TASK DIRECTIONS. Write out each entry, exactly the way it appears.

PROVIDED RECORDS.
════════════════════

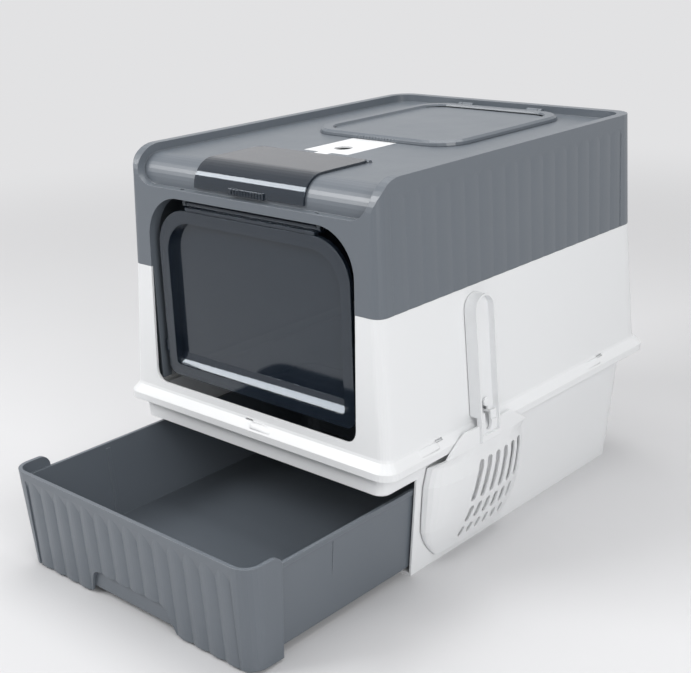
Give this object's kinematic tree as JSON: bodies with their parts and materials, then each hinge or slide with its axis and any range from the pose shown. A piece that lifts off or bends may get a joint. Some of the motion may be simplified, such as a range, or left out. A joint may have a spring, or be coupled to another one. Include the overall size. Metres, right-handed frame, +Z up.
{
  "type": "drawer litter box",
  "caption": "Enclosed two-tone cat litter box with a swinging smoked flap, roof hatch, filter window, hanging scoop and a pull-out litter drawer, shown open.",
  "frame": {"origin": "middle of the flange's footprint, on the floor under the base", "axes": "+Z up, the doorway and the drawer face -Y, the scoop hangs on the +X side"},
  "size_m": [0.4189, 0.7, 0.4407],
  "materials": {
    "white_plastic": "fine satin moulded plastic",
    "grey_plastic": "satin blue-grey moulded plastic",
    "smoked_plastic": "clear smoked plastic, polished",
    "steel": "bright drawn wire",
    "rubber": "matt",
    "carbon_felt": "dull fibre felt"
  },
  "bodies": {
    "housing": {"base_shell": "white_plastic", "rubber_feet": "rubber", "middle_frame": "white_plastic", "hood": "grey_plastic", "door_bracket_left": "smoked_plastic", "door_bracket_right": "smoked_plastic", "flap_hinge_pin": "steel", "window_hinge_pin": "steel", "filter_cup": "grey_plastic", "charcoal_pad": "carbon_felt", "latch_guide": "grey_plastic", "guide_screws": "steel", "hatch_hinge_pins": "steel", "scoop_hook": "white_plastic"},
    "flap": {"flap_door": "smoked_plastic", "flap_hinge_rail": "smoked_plastic"},
    "window": {"window_cover": "smoked_plastic"},
    "latch": {"roof_latch": "white_plastic"},
    "hatch": {"hatch_lid": "grey_plastic"},
    "drawer": {"drawer_tray": "grey_plastic", "drawer_front": "grey_plastic"},
    "scoop": {"scoop": "white_plastic"}
  },
  "joints": [
    {"name": "drawer_slide", "type": "slide", "parent": "housing", "child": "drawer", "axis": [0, -1, 0], "range_m": [-0.198, 0.18]},
    {"name": "flap_swing", "type": "hinge", "parent": "housing", "child": "flap", "pos_m": [0, -0.2318, 0.3835], "axis": [1, 0, 0], "range_deg": [-75, 75]},
    {"name": "window_flip", "type": "hinge", "parent": "housing", "child": "window", "pos_m": [0, -0.134, 0.431], "axis": [-1, 0, 0], "range_deg": [0, 100]},
    {"name": "latch_slide", "type": "slide", "parent": "housing", "child": "latch", "axis": [0, 1, 0], "range_m": [0, 0.01]},
    {"name": "hatch_swing", "type": "hinge", "parent": "housing", "child": "hatch", "pos_m": [0, 0.2195, 0.4352], "axis": [-1, 0, 0], "range_deg": [0, 105]},
    {"name": "scoop_lift", "type": "slide", "parent": "housing", "child": "scoop", "axis": [0, 0, 1], "range_m": [0, 0.004]}
  ]
}
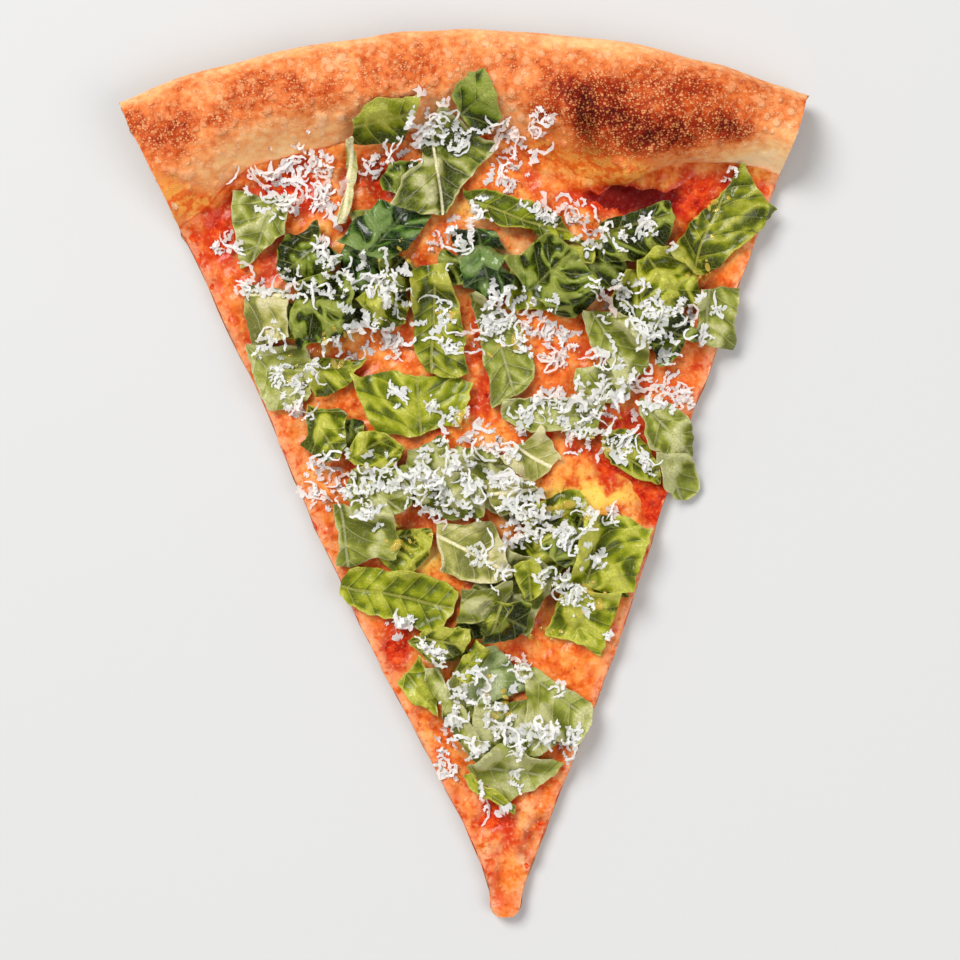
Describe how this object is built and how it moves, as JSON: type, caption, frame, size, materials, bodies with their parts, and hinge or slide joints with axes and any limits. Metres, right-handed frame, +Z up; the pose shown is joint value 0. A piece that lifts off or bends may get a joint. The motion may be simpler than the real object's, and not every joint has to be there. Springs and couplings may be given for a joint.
{
  "type": "cheese pizza slice",
  "caption": "Wide thin-crust cheese pizza slice with a puffed browned rim, tomato sauce, melted cheese, torn basil and grated hard cheese, lying flat.",
  "frame": {"origin": "on the flat underside, on the slice's middle line, 124 mm from its point", "axes": "+Z up out of the toppings, +Y along the middle of the slice from its point to its rim, +X to the right seen from above with the rim at the top"},
  "size_m": [0.1883, 0.2444, 0.0217],
  "materials": {
    "crust": "baked dough: golden brown with pale blisters and dark scorched patches",
    "sauce": "cooked tomato sauce, moist",
    "cheese": "melted cheese stained orange by sauce and oil, glossy",
    "basil": "fresh leaf, satin to glossy",
    "grated_cheese": "finely grated hard cheese, matte",
    "oil": "clear yellow olive oil"
  },
  "bodies": {
    "root": {"basil_centre_long": "basil", "basil_centre_up": "basil", "basil_centre_wide": "basil", "basil_cream_fork": "basil", "basil_cream_rib": "basil", "basil_crumple_right": "basil", "basil_dark_wet": "basil", "basil_dart": "basil", "basil_edge_dark": "basil", "basil_edge_hang": "basil", "basil_edge_sage": "basil", "basil_fold_long": "basil", "basil_left_dark": "basil", "basil_left_fold": "basil", "basil_left_low_sage": "basil", "basil_left_olive": "basil", "basil_left_sage": "basil", "basil_left_shreds": "basil", "basil_low_blue": "basil", "basil_low_bright": "basil", "basil_low_crumple": "basil", "basil_low_end": "basil", "basil_low_left_sage": "basil", "basil_low_pale": "basil", "basil_low_spear": "basil", "basil_low_stalk": "basil", "basil_low_strip": "basil", "basil_low_wet": "basil", "basil_mid_bright": "basil", "basil_mid_dark": "basil", "basil_mid_left": "basil", "basil_mid_right": "basil", "basil_mid_small": "basil", "basil_rib_back": "basil", "basil_right_big": "basil", "basil_right_lip": "basil", "basil_right_low": "basil", "basil_right_ribbed": "basil", "basil_right_sage": "basil", "basil_rim_curl": "basil", "basil_rim_dark": "basil", "basil_rim_olive": "basil", "basil_rim_top": "basil", "basil_sage_run": "basil", "basil_shade_leaf": "basil", "basil_small_mid": "basil", "basil_smooth_big": "basil", "basil_teal": "basil", "basil_tip_curl": "basil", "basil_under_shreds": "basil", "basil_under_wilted": "basil", "basil_wilted": "basil", "cheese": "cheese", "dough": "crust", "sauce": "sauce"}
  },
  "joints": []
}
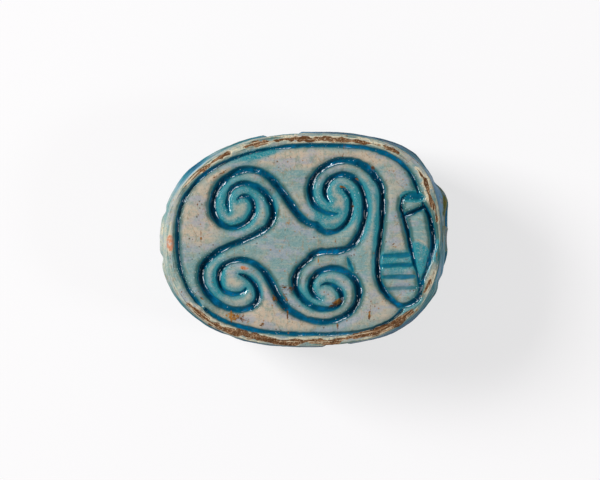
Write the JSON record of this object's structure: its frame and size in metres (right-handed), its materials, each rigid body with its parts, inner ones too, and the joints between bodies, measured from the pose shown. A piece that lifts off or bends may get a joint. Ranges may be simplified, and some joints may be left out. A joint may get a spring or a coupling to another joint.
{
  "type": "scarab amulet",
  "caption": "Glazed steatite scarab amulet lying on its back, its oval base engraved with linked scrolls and a rearing cobra inside a border line, pierced from head to tail.",
  "frame": {"origin": "middle of the footprint at the lowest point, which is the small flat worn on the beetle's back", "axes": "+X towards the beetle's head, +Y across it, +Z straight out of the engraved base, which faces up"},
  "size_m": [0.019, 0.0142, 0.0084],
  "materials": {
    "glaze": "glossy worn blue-green glaze on pale stone, dark blue where it pooled in the carving, brown where it is rubbed off the rim"
  },
  "bodies": {
    "root": {"scarab": "glaze"}
  },
  "joints": []
}
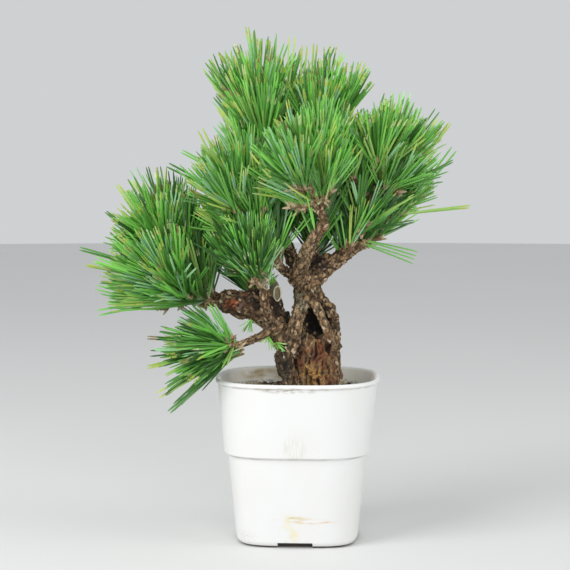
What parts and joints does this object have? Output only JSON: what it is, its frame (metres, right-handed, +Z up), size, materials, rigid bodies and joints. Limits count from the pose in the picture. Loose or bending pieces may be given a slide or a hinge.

════════════════════

SOLVED EXERCISE.
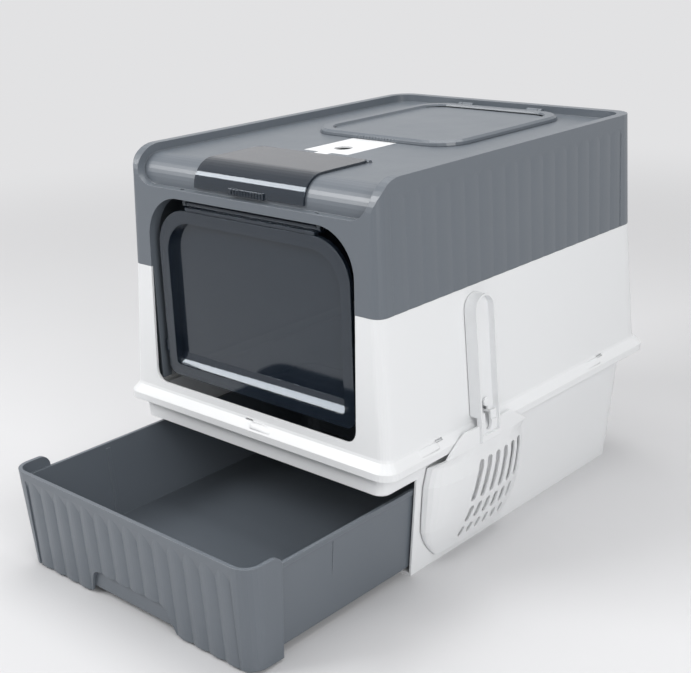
Give this object's kinematic tree as JSON: bodies with their parts and materials, then each hinge or slide with its axis and any range from the pose shown. A piece that lifts off or bends may get a joint. Some of the motion may be simplified, such as a range, or left out. A joint may have a spring, or be coupled to another one. Include the overall size. Metres, right-handed frame, +Z up.
{
  "type": "drawer litter box",
  "caption": "Enclosed two-tone cat litter box with a swinging smoked flap, roof hatch, filter window, hanging scoop and a pull-out litter drawer, shown open.",
  "frame": {"origin": "middle of the flange's footprint, on the floor under the base", "axes": "+Z up, the doorway and the drawer face -Y, the scoop hangs on the +X side"},
  "size_m": [0.4189, 0.7, 0.4407],
  "materials": {
    "white_plastic": "fine satin moulded plastic",
    "grey_plastic": "satin blue-grey moulded plastic",
    "smoked_plastic": "clear smoked plastic, polished",
    "steel": "bright drawn wire",
    "rubber": "matt",
    "carbon_felt": "dull fibre felt"
  },
  "bodies": {
    "housing": {"base_shell": "white_plastic", "rubber_feet": "rubber", "middle_frame": "white_plastic", "hood": "grey_plastic", "door_bracket_left": "smoked_plastic", "door_bracket_right": "smoked_plastic", "flap_hinge_pin": "steel", "window_hinge_pin": "steel", "filter_cup": "grey_plastic", "charcoal_pad": "carbon_felt", "latch_guide": "grey_plastic", "guide_screws": "steel", "hatch_hinge_pins": "steel", "scoop_hook": "white_plastic"},
    "flap": {"flap_door": "smoked_plastic", "flap_hinge_rail": "smoked_plastic"},
    "window": {"window_cover": "smoked_plastic"},
    "latch": {"roof_latch": "white_plastic"},
    "hatch": {"hatch_lid": "grey_plastic"},
    "drawer": {"drawer_tray": "grey_plastic", "drawer_front": "grey_plastic"},
    "scoop": {"scoop": "white_plastic"}
  },
  "joints": [
    {"name": "drawer_slide", "type": "slide", "parent": "housing", "child": "drawer", "axis": [0, -1, 0], "range_m": [-0.198, 0.18]},
    {"name": "flap_swing", "type": "hinge", "parent": "housing", "child": "flap", "pos_m": [0, -0.2318, 0.3835], "axis": [1, 0, 0], "range_deg": [-75, 75]},
    {"name": "window_flip", "type": "hinge", "parent": "housing", "child": "window", "pos_m": [0, -0.134, 0.431], "axis": [-1, 0, 0], "range_deg": [0, 100]},
    {"name": "latch_slide", "type": "slide", "parent": "housing", "child": "latch", "axis": [0, 1, 0], "range_m": [0, 0.01]},
    {"name": "hatch_swing", "type": "hinge", "parent": "housing", "child": "hatch", "pos_m": [0, 0.2195, 0.4352], "axis": [-1, 0, 0], "range_deg": [0, 105]},
    {"name": "scoop_lift", "type": "slide", "parent": "housing", "child": "scoop", "axis": [0, 0, 1], "range_m": [0, 0.004]}
  ]
}
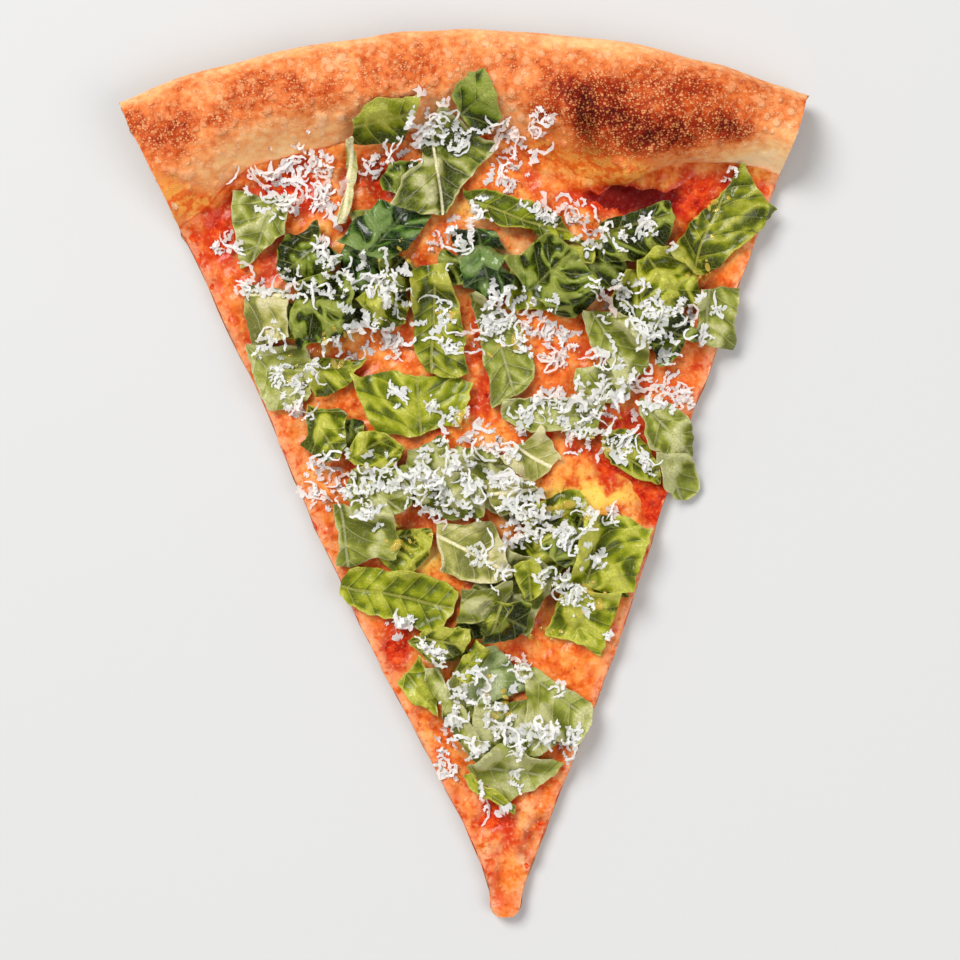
Describe how this object is built and how it moves, as JSON: type, caption, frame, size, materials, bodies with their parts, and hinge or slide joints with axes and any limits. Metres, right-handed frame, +Z up; the pose shown is joint value 0. A piece that lifts off or bends may get a joint. The motion may be simpler than the real object's, and not every joint has to be there. Springs and couplings may be given for a joint.
{
  "type": "cheese pizza slice",
  "caption": "Wide thin-crust cheese pizza slice with a puffed browned rim, tomato sauce, melted cheese, torn basil and grated hard cheese, lying flat.",
  "frame": {"origin": "on the flat underside, on the slice's middle line, 124 mm from its point", "axes": "+Z up out of the toppings, +Y along the middle of the slice from its point to its rim, +X to the right seen from above with the rim at the top"},
  "size_m": [0.1883, 0.2444, 0.0217],
  "materials": {
    "crust": "baked dough: golden brown with pale blisters and dark scorched patches",
    "sauce": "cooked tomato sauce, moist",
    "cheese": "melted cheese stained orange by sauce and oil, glossy",
    "basil": "fresh leaf, satin to glossy",
    "grated_cheese": "finely grated hard cheese, matte",
    "oil": "clear yellow olive oil"
  },
  "bodies": {
    "root": {"basil_centre_long": "basil", "basil_centre_up": "basil", "basil_centre_wide": "basil", "basil_cream_fork": "basil", "basil_cream_rib": "basil", "basil_crumple_right": "basil", "basil_dark_wet": "basil", "basil_dart": "basil", "basil_edge_dark": "basil", "basil_edge_hang": "basil", "basil_edge_sage": "basil", "basil_fold_long": "basil", "basil_left_dark": "basil", "basil_left_fold": "basil", "basil_left_low_sage": "basil", "basil_left_olive": "basil", "basil_left_sage": "basil", "basil_left_shreds": "basil", "basil_low_blue": "basil", "basil_low_bright": "basil", "basil_low_crumple": "basil", "basil_low_end": "basil", "basil_low_left_sage": "basil", "basil_low_pale": "basil", "basil_low_spear": "basil", "basil_low_stalk": "basil", "basil_low_strip": "basil", "basil_low_wet": "basil", "basil_mid_bright": "basil", "basil_mid_dark": "basil", "basil_mid_left": "basil", "basil_mid_right": "basil", "basil_mid_small": "basil", "basil_rib_back": "basil", "basil_right_big": "basil", "basil_right_lip": "basil", "basil_right_low": "basil", "basil_right_ribbed": "basil", "basil_right_sage": "basil", "basil_rim_curl": "basil", "basil_rim_dark": "basil", "basil_rim_olive": "basil", "basil_rim_top": "basil", "basil_sage_run": "basil", "basil_shade_leaf": "basil", "basil_small_mid": "basil", "basil_smooth_big": "basil", "basil_teal": "basil", "basil_tip_curl": "basil", "basil_under_shreds": "basil", "basil_under_wilted": "basil", "basil_wilted": "basil", "cheese": "cheese", "dough": "crust", "sauce": "sauce"}
  },
  "joints": []
}
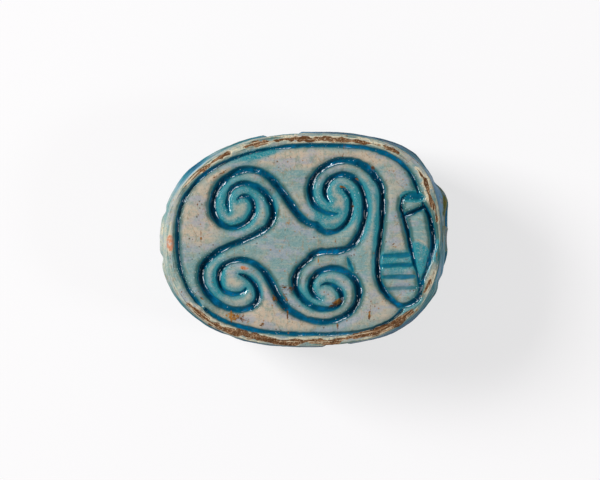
Write the JSON record of this object's structure: its frame and size in metres (right-handed), its materials, each rigid body with its parts, inner ones too, and the joints between bodies, measured from the pose shown. A piece that lifts off or bends may get a joint. Ranges may be simplified, and some joints may be left out. A joint may get a spring or a coupling to another joint.
{
  "type": "scarab amulet",
  "caption": "Glazed steatite scarab amulet lying on its back, its oval base engraved with linked scrolls and a rearing cobra inside a border line, pierced from head to tail.",
  "frame": {"origin": "middle of the footprint at the lowest point, which is the small flat worn on the beetle's back", "axes": "+X towards the beetle's head, +Y across it, +Z straight out of the engraved base, which faces up"},
  "size_m": [0.019, 0.0142, 0.0084],
  "materials": {
    "glaze": "glossy worn blue-green glaze on pale stone, dark blue where it pooled in the carving, brown where it is rubbed off the rim"
  },
  "bodies": {
    "root": {"scarab": "glaze"}
  },
  "joints": []
}
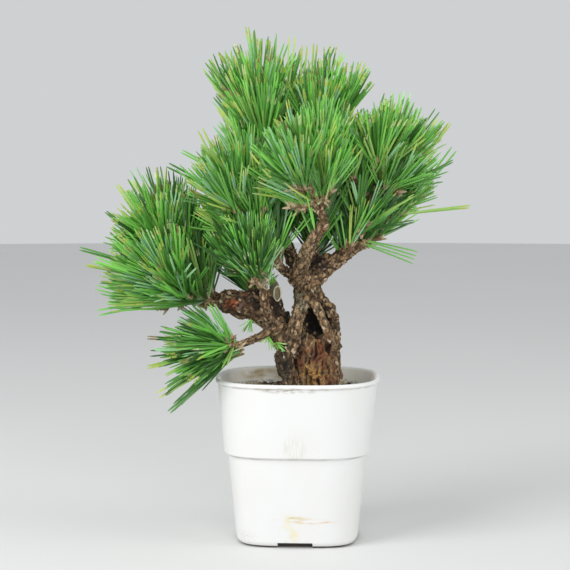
What parts and joints does this object have? Output only JSON: what it is, its frame (metres, right-handed, +Z up), size, materials, rigid bodies and joints. Limits count from the pose in the picture. Loose or bending pieces may be given a slide or a hinge.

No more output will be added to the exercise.